[Object data in JSON]
──────────────────────────────
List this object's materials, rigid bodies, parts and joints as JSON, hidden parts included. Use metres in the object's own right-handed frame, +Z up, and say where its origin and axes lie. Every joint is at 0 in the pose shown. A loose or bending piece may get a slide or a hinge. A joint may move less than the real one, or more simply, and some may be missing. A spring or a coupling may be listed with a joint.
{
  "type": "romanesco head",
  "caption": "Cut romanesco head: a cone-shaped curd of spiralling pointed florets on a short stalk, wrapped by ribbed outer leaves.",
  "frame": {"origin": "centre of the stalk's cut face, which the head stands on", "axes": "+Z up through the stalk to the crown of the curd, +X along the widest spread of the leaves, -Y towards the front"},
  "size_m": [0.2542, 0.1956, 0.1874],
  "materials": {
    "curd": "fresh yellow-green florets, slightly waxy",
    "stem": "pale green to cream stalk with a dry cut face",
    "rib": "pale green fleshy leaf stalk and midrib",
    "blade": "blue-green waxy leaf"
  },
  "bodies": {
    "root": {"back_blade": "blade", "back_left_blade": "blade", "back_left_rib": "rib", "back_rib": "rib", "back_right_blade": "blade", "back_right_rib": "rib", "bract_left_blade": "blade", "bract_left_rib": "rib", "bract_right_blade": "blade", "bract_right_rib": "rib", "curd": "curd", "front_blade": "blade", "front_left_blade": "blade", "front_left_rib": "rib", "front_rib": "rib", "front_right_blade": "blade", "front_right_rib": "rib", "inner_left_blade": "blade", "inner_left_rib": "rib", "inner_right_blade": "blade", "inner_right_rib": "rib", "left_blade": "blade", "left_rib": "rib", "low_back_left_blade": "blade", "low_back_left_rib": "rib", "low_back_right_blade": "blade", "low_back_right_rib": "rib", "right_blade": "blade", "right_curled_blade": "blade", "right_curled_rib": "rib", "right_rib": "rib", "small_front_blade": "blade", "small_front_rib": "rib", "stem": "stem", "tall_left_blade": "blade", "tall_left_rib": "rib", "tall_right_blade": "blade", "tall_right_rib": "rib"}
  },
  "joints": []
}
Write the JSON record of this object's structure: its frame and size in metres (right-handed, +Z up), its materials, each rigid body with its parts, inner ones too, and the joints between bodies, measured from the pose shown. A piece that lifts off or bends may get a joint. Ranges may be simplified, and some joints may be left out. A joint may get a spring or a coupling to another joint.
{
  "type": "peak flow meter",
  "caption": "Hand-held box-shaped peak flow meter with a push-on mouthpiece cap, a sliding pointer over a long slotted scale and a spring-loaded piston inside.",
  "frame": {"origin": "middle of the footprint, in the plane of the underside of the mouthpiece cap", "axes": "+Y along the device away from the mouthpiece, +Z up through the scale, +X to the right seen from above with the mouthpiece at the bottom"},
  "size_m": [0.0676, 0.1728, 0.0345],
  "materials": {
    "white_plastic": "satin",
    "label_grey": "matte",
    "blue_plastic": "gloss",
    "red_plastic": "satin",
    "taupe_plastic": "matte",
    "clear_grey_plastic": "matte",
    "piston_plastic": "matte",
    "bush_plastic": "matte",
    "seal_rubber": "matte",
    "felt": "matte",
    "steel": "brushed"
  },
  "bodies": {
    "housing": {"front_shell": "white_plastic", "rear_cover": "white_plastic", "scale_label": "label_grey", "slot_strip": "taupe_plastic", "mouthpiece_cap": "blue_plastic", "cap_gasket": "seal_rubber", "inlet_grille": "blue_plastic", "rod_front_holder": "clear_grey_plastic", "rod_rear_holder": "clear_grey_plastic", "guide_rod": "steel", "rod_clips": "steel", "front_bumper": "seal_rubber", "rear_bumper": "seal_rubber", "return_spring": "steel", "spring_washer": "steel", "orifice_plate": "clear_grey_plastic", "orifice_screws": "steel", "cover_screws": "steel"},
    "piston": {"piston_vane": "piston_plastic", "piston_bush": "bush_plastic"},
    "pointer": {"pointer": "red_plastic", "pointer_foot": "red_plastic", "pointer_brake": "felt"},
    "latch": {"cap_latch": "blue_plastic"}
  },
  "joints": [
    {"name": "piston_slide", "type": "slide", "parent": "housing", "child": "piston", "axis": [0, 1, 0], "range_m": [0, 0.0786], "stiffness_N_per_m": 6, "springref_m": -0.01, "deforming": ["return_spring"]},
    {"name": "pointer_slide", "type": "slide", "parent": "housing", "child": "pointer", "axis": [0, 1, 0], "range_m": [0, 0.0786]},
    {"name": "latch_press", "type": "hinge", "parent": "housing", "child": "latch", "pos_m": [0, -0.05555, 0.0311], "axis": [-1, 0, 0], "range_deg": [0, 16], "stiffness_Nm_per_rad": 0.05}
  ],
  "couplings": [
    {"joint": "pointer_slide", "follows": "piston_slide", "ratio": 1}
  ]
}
──────────────────────────────
### What is asked
Write the material out again word for word.

### Exercise response
List this object's materials, rigid bodies, parts and joints as JSON, hidden parts included. Use metres in the object's own right-handed frame, +Z up, and say where its origin and axes lie. Every joint is at 0 in the pose shown. A loose or bending piece may get a slide or a hinge. A joint may move less than the real one, or more simply, and some may be missing. A spring or a coupling may be listed with a joint.
{
  "type": "romanesco head",
  "caption": "Cut romanesco head: a cone-shaped curd of spiralling pointed florets on a short stalk, wrapped by ribbed outer leaves.",
  "frame": {"origin": "centre of the stalk's cut face, which the head stands on", "axes": "+Z up through the stalk to the crown of the curd, +X along the widest spread of the leaves, -Y towards the front"},
  "size_m": [0.2542, 0.1956, 0.1874],
  "materials": {
    "curd": "fresh yellow-green florets, slightly waxy",
    "stem": "pale green to cream stalk with a dry cut face",
    "rib": "pale green fleshy leaf stalk and midrib",
    "blade": "blue-green waxy leaf"
  },
  "bodies": {
    "root": {"back_blade": "blade", "back_left_blade": "blade", "back_left_rib": "rib", "back_rib": "rib", "back_right_blade": "blade", "back_right_rib": "rib", "bract_left_blade": "blade", "bract_left_rib": "rib", "bract_right_blade": "blade", "bract_right_rib": "rib", "curd": "curd", "front_blade": "blade", "front_left_blade": "blade", "front_left_rib": "rib", "front_rib": "rib", "front_right_blade": "blade", "front_right_rib": "rib", "inner_left_blade": "blade", "inner_left_rib": "rib", "inner_right_blade": "blade", "inner_right_rib": "rib", "left_blade": "blade", "left_rib": "rib", "low_back_left_blade": "blade", "low_back_left_rib": "rib", "low_back_right_blade": "blade", "low_back_right_rib": "rib", "right_blade": "blade", "right_curled_blade": "blade", "right_curled_rib": "rib", "right_rib": "rib", "small_front_blade": "blade", "small_front_rib": "rib", "stem": "stem", "tall_left_blade": "blade", "tall_left_rib": "rib", "tall_right_blade": "blade", "tall_right_rib": "rib"}
  },
  "joints": []
}
Write the JSON record of this object's structure: its frame and size in metres (right-handed, +Z up), its materials, each rigid body with its parts, inner ones too, and the joints between bodies, measured from the pose shown. A piece that lifts off or bends may get a joint. Ranges may be simplified, and some joints may be left out. A joint may get a spring or a coupling to another joint.
{
  "type": "peak flow meter",
  "caption": "Hand-held box-shaped peak flow meter with a push-on mouthpiece cap, a sliding pointer over a long slotted scale and a spring-loaded piston inside.",
  "frame": {"origin": "middle of the footprint, in the plane of the underside of the mouthpiece cap", "axes": "+Y along the device away from the mouthpiece, +Z up through the scale, +X to the right seen from above with the mouthpiece at the bottom"},
  "size_m": [0.0676, 0.1728, 0.0345],
  "materials": {
    "white_plastic": "satin",
    "label_grey": "matte",
    "blue_plastic": "gloss",
    "red_plastic": "satin",
    "taupe_plastic": "matte",
    "clear_grey_plastic": "matte",
    "piston_plastic": "matte",
    "bush_plastic": "matte",
    "seal_rubber": "matte",
    "felt": "matte",
    "steel": "brushed"
  },
  "bodies": {
    "housing": {"front_shell": "white_plastic", "rear_cover": "white_plastic", "scale_label": "label_grey", "slot_strip": "taupe_plastic", "mouthpiece_cap": "blue_plastic", "cap_gasket": "seal_rubber", "inlet_grille": "blue_plastic", "rod_front_holder": "clear_grey_plastic", "rod_rear_holder": "clear_grey_plastic", "guide_rod": "steel", "rod_clips": "steel", "front_bumper": "seal_rubber", "rear_bumper": "seal_rubber", "return_spring": "steel", "spring_washer": "steel", "orifice_plate": "clear_grey_plastic", "orifice_screws": "steel", "cover_screws": "steel"},
    "piston": {"piston_vane": "piston_plastic", "piston_bush": "bush_plastic"},
    "pointer": {"pointer": "red_plastic", "pointer_foot": "red_plastic", "pointer_brake": "felt"},
    "latch": {"cap_latch": "blue_plastic"}
  },
  "joints": [
    {"name": "piston_slide", "type": "slide", "parent": "housing", "child": "piston", "axis": [0, 1, 0], "range_m": [0, 0.0786], "stiffness_N_per_m": 6, "springref_m": -0.01, "deforming": ["return_spring"]},
    {"name": "pointer_slide", "type": "slide", "parent": "housing", "child": "pointer", "axis": [0, 1, 0], "range_m": [0, 0.0786]},
    {"name": "latch_press", "type": "hinge", "parent": "housing", "child": "latch", "pos_m": [0, -0.05555, 0.0311], "axis": [-1, 0, 0], "range_deg": [0, 16], "stiffness_Nm_per_rad": 0.05}
  ],
  "couplings": [
    {"joint": "pointer_slide", "follows": "piston_slide", "ratio": 1}
  ]
}